*EXERCISE OBJECTIVE:* Both end lines count: copy exactly from the line that contains "Model this object with" to the line that contains "TOP_BEVEL_SLOPE = 19.2", and only those lines.

*INPUT MATERIAL:*
__________
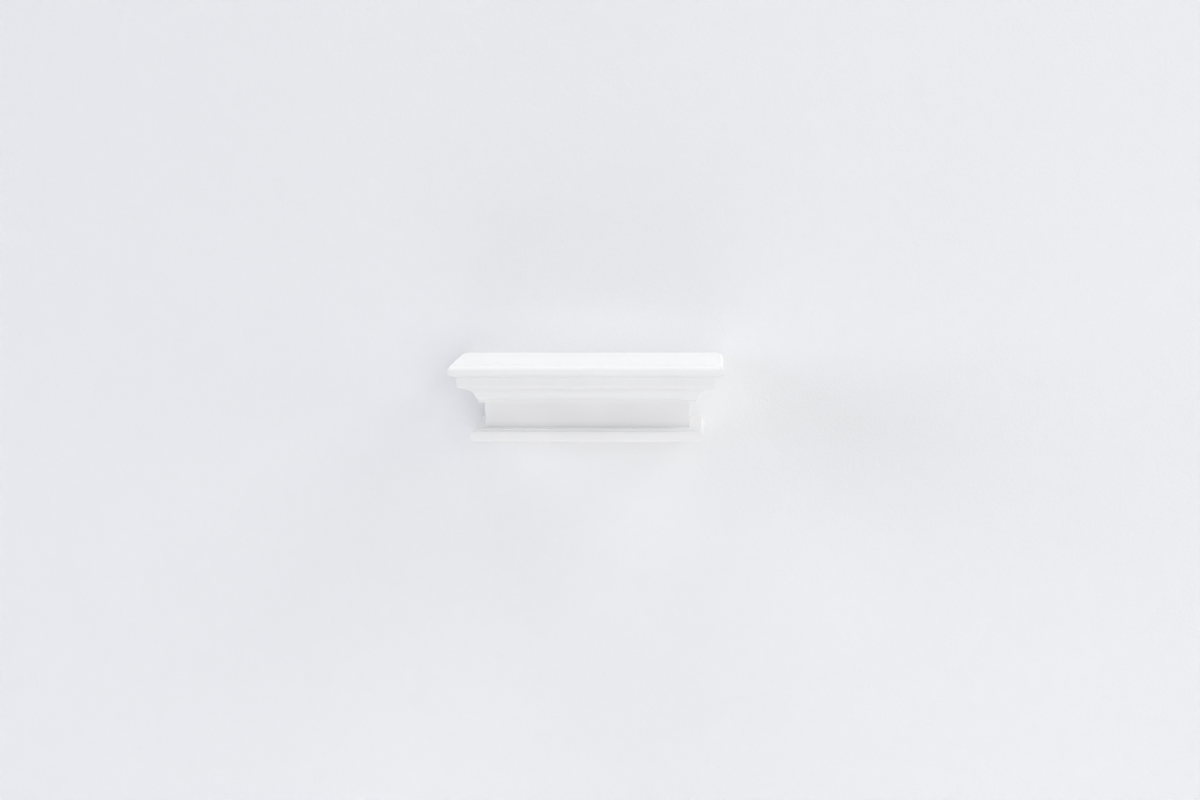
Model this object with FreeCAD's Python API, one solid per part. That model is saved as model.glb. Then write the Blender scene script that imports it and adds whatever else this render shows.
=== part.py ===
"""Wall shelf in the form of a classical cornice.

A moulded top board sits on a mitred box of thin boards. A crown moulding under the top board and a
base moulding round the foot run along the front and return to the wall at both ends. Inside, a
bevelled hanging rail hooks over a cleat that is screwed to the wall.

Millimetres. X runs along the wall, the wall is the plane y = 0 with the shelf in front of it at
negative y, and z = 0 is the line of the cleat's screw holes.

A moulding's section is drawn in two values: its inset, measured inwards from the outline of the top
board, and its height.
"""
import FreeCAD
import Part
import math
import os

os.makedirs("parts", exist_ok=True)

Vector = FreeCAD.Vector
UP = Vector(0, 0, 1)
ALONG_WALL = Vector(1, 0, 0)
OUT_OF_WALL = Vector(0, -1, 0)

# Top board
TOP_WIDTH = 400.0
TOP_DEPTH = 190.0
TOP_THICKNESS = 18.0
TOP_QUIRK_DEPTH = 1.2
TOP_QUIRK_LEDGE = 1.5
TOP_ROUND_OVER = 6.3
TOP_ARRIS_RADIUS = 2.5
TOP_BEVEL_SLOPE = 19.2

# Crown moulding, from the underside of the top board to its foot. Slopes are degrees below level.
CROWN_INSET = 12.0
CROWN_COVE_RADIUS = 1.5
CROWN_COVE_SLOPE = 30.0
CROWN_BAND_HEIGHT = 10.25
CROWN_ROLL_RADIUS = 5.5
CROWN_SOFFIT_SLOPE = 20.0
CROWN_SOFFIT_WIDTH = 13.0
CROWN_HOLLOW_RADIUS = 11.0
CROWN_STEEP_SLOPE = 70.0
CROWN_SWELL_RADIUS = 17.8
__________
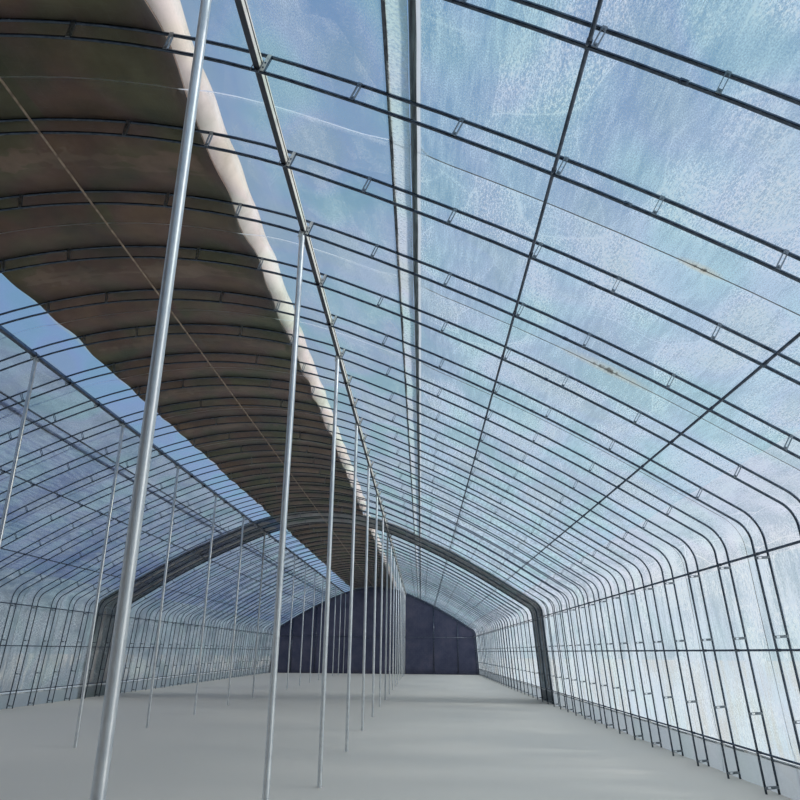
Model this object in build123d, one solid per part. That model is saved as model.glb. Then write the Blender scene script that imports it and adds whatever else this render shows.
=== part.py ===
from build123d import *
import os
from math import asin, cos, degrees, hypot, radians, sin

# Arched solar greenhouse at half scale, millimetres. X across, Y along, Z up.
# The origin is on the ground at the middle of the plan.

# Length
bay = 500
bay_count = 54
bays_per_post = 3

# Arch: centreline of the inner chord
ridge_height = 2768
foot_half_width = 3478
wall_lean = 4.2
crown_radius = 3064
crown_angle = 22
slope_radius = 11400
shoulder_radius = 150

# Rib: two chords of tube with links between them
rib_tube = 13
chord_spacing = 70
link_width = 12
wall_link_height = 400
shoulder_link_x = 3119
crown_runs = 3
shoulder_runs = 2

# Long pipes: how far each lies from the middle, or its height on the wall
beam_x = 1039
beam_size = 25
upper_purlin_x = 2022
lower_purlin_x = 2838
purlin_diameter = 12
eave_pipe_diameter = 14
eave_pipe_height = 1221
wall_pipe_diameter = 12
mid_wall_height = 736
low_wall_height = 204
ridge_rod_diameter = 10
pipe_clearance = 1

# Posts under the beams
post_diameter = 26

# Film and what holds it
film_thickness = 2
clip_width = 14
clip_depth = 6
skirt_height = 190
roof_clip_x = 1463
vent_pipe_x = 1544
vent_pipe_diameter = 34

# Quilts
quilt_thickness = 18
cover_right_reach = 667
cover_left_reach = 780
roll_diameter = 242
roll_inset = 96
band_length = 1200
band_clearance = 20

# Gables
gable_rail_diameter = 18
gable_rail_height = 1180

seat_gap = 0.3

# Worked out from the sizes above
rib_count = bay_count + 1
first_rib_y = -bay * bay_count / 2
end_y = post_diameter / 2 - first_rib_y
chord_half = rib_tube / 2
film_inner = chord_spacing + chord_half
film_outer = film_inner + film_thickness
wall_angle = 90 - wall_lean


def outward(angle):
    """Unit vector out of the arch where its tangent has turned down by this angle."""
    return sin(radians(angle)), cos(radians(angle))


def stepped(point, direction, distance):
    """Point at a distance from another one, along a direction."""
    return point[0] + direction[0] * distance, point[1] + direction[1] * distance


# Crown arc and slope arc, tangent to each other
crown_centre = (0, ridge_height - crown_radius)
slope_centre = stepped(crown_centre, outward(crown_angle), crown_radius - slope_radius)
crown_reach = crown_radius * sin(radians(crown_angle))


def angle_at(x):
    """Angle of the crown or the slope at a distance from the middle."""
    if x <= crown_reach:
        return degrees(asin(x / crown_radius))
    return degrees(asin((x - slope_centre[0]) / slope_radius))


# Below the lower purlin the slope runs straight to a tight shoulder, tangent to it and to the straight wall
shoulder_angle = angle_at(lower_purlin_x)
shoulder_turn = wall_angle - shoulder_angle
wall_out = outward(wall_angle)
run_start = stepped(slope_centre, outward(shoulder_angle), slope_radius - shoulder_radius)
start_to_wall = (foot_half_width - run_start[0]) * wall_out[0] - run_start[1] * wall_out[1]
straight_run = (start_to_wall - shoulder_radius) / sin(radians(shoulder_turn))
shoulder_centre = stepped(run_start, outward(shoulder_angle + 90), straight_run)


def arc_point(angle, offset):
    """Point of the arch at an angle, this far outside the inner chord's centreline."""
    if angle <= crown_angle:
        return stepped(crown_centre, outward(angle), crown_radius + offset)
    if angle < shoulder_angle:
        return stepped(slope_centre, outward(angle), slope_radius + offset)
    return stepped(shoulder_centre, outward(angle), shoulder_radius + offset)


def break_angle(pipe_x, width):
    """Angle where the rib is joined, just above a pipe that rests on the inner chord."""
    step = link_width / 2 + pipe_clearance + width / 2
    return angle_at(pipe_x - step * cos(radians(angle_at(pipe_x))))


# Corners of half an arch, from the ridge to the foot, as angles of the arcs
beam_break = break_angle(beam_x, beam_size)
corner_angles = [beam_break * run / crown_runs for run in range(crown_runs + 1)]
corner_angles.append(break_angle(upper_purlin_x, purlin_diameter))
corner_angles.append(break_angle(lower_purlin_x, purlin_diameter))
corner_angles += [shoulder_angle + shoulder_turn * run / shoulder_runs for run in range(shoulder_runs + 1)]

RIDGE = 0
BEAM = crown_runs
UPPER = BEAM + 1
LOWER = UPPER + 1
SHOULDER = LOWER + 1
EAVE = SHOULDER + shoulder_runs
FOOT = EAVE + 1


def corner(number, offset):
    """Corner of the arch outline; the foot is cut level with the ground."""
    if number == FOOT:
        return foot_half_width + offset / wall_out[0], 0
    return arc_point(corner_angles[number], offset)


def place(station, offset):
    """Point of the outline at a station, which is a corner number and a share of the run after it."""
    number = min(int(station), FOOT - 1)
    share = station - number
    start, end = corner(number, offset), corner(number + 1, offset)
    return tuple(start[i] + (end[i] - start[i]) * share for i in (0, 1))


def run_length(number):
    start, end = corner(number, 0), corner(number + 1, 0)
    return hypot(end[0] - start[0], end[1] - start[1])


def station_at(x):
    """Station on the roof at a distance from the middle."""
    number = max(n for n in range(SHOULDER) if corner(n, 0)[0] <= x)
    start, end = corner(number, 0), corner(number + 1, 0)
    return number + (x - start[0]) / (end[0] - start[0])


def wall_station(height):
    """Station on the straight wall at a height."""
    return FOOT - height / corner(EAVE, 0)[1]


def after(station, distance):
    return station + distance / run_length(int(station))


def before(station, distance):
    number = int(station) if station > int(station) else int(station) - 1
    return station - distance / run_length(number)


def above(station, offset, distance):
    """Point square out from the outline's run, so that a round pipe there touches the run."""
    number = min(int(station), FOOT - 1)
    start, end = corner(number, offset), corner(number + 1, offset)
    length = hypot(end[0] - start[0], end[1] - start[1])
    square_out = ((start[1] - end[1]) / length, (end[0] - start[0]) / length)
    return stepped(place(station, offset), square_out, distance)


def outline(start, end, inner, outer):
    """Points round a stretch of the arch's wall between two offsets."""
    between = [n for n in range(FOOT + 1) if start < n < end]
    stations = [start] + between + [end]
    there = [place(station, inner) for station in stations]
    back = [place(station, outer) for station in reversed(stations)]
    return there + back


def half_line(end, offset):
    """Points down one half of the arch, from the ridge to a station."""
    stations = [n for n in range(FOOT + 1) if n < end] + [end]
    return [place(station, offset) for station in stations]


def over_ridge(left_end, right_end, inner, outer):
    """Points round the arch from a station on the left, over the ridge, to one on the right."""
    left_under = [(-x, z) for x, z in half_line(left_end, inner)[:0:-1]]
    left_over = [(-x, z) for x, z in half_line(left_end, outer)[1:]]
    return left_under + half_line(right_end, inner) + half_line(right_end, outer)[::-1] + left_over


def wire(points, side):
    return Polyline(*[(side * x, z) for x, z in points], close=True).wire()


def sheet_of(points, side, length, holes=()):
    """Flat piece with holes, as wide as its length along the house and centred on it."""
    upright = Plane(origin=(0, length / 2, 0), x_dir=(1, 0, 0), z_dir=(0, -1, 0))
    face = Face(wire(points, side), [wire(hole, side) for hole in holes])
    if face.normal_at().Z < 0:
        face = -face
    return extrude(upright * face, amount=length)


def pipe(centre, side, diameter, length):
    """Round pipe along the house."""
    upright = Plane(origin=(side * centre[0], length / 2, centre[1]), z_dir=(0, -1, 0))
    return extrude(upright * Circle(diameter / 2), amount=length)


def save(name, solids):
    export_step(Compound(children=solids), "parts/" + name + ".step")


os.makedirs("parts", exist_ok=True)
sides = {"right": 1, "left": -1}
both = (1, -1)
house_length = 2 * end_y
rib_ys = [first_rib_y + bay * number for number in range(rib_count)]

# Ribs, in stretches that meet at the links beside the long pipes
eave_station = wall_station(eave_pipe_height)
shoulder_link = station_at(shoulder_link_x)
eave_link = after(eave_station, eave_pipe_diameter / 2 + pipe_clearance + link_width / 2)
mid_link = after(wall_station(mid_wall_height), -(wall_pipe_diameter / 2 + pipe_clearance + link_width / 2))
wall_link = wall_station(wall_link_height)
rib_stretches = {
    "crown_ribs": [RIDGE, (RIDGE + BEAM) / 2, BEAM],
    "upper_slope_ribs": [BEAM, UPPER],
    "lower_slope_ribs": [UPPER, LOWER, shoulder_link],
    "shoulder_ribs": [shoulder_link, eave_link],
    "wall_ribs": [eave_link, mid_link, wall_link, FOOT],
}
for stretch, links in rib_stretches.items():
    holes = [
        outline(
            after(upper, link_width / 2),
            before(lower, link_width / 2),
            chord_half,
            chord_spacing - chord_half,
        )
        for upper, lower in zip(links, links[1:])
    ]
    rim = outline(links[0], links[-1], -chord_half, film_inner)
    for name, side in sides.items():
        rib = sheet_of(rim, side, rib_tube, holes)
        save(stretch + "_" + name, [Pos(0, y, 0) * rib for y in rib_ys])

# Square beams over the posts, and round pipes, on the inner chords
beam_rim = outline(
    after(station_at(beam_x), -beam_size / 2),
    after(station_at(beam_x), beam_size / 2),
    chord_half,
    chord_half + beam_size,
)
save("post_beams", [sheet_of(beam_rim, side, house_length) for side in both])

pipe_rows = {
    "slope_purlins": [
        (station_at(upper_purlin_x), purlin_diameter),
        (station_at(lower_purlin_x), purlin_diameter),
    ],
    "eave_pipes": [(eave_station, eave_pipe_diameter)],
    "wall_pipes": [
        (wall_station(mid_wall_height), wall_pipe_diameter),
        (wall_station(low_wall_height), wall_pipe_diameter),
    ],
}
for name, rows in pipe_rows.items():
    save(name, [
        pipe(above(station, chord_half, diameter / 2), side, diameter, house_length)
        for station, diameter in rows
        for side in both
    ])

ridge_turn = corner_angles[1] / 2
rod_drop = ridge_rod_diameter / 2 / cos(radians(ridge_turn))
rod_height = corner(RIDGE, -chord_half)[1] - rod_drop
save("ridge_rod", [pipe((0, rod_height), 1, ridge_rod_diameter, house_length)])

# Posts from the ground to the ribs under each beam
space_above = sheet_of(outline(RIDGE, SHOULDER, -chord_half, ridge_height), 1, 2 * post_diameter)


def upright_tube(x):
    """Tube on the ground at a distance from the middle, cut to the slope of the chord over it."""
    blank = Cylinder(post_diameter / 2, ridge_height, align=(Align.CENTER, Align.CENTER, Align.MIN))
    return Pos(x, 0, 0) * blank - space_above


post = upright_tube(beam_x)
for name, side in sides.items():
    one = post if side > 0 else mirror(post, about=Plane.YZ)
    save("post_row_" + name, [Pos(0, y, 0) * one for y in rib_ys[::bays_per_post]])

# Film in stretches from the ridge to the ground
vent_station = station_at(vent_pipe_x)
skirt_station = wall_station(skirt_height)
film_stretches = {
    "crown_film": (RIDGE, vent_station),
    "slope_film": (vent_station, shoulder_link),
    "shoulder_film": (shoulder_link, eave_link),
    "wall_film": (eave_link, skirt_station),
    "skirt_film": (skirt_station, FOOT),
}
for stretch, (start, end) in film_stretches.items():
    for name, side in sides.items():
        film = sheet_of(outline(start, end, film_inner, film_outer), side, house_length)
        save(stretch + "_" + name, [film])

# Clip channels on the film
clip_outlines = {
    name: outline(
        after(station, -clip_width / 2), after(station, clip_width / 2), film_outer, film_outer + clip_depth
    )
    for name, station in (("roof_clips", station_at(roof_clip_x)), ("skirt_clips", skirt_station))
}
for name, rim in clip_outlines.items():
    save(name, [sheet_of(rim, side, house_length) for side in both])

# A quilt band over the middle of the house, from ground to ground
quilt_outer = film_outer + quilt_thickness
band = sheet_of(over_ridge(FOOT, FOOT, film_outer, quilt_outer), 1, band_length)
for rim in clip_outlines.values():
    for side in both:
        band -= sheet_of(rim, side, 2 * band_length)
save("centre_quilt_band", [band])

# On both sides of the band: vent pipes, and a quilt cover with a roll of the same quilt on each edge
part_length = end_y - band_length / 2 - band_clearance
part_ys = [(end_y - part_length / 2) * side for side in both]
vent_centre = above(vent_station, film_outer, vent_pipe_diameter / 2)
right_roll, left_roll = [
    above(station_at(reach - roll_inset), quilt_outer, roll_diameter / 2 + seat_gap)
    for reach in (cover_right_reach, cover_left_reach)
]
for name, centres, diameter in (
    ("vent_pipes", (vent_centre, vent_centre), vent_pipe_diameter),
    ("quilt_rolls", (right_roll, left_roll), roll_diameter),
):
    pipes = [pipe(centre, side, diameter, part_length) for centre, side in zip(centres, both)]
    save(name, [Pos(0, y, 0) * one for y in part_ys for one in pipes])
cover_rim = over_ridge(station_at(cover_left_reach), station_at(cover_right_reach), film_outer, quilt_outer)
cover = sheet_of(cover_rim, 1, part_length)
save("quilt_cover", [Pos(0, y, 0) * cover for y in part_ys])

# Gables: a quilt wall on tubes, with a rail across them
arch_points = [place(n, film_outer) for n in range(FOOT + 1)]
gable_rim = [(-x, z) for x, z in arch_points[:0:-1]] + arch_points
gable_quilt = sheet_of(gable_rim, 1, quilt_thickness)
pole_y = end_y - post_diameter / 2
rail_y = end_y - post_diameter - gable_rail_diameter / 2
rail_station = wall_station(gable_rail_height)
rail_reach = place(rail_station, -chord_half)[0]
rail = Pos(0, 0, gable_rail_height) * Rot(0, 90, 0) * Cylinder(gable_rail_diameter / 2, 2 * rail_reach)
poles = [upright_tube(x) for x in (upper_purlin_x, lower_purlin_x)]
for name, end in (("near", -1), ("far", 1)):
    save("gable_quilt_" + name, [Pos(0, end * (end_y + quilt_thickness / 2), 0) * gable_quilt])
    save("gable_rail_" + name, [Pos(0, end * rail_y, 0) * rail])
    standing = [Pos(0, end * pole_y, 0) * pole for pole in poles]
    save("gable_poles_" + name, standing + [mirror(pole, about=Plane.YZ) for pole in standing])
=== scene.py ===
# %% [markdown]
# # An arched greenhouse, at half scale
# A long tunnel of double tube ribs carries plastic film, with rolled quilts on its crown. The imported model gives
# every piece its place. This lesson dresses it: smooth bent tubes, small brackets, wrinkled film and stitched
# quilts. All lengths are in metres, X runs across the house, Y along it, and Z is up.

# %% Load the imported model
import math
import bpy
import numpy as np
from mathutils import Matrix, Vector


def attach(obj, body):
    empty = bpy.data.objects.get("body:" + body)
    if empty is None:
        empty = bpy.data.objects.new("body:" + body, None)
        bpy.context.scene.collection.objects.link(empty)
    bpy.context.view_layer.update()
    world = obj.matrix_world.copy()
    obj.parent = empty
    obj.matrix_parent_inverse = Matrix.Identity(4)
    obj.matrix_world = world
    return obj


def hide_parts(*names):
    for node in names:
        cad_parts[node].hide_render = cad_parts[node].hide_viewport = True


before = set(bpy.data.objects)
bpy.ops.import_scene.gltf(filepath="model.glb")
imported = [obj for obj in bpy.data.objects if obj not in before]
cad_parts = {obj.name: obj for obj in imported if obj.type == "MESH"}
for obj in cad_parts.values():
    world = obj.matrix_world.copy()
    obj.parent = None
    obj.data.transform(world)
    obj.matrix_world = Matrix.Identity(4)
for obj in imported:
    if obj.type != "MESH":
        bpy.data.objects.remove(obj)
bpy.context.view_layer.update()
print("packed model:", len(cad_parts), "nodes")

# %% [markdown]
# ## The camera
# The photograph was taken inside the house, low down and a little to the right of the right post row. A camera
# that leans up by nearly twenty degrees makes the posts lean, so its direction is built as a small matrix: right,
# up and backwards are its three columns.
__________
*ANSWER TO THE TASK:*
Model this object with FreeCAD's Python API, one solid per part. That model is saved as model.glb. Then write the Blender scene script that imports it and adds whatever else this render shows.
=== part.py ===
"""Wall shelf in the form of a classical cornice.

A moulded top board sits on a mitred box of thin boards. A crown moulding under the top board and a
base moulding round the foot run along the front and return to the wall at both ends. Inside, a
bevelled hanging rail hooks over a cleat that is screwed to the wall.

Millimetres. X runs along the wall, the wall is the plane y = 0 with the shelf in front of it at
negative y, and z = 0 is the line of the cleat's screw holes.

A moulding's section is drawn in two values: its inset, measured inwards from the outline of the top
board, and its height.
"""
import FreeCAD
import Part
import math
import os

os.makedirs("parts", exist_ok=True)

Vector = FreeCAD.Vector
UP = Vector(0, 0, 1)
ALONG_WALL = Vector(1, 0, 0)
OUT_OF_WALL = Vector(0, -1, 0)

# Top board
TOP_WIDTH = 400.0
TOP_DEPTH = 190.0
TOP_THICKNESS = 18.0
TOP_QUIRK_DEPTH = 1.2
TOP_QUIRK_LEDGE = 1.5
TOP_ROUND_OVER = 6.3
TOP_ARRIS_RADIUS = 2.5
TOP_BEVEL_SLOPE = 19.2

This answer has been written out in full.